Abstract

Mobile broadband networks, although increasingly popular, suffer large fluctuations in performance. Download speeds can drop by 50% or more during peak hours. Hence, understanding and dissecting the causes of these fluctuations is central to improving current and future networks. In this paper, we propose a congestion detection and localisation method, Q-TSLP, that combines and extends the two state-of-the-art congestion detection tools: Q-Probe and TSLP. Q-Probe monitors patterns in packet arrivals, while TSLP tracks shifts in RTT to detect bottleneck at different segments of an end-to-end path. QProbe can attribute congestion, at a very coarse level, to either radio or non-radio related. TSLP on the other hand cannot pinpoint radio related congestion. Q-TSLP provides a per-hop congestion attribution thus addressing these limitations. To this end, we build two small scale LTE testbeds and experiment with a series of congestion scenarios.
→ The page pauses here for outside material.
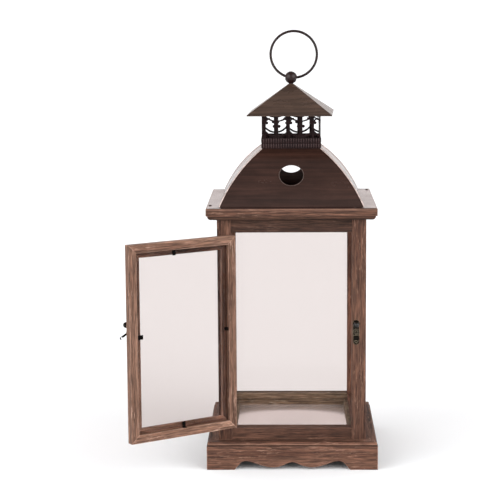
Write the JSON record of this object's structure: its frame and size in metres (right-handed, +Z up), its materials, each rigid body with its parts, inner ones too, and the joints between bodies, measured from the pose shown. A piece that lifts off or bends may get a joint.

These controlled experiments show that apart from correct congestion localisation to finer granularity, the detection accuracy improves significantly with Q-TSLP, up to 100% in some cases. We then run a three-month long measurement campaign of congestion over two commercial operators in Norway. Overall, we run 17 million tests from a large number of geographically distributed probes. We find that both operators suffer congestion at different parts of the network. Our findings indicate that apart from mobile radio access, a non-trivial fraction of cases is related to congested mobile operator and Internet paths beyond the mobile network core. These findings hint that operators may need significant infrastructure upgrades to cope with potential 5G traffic volumes.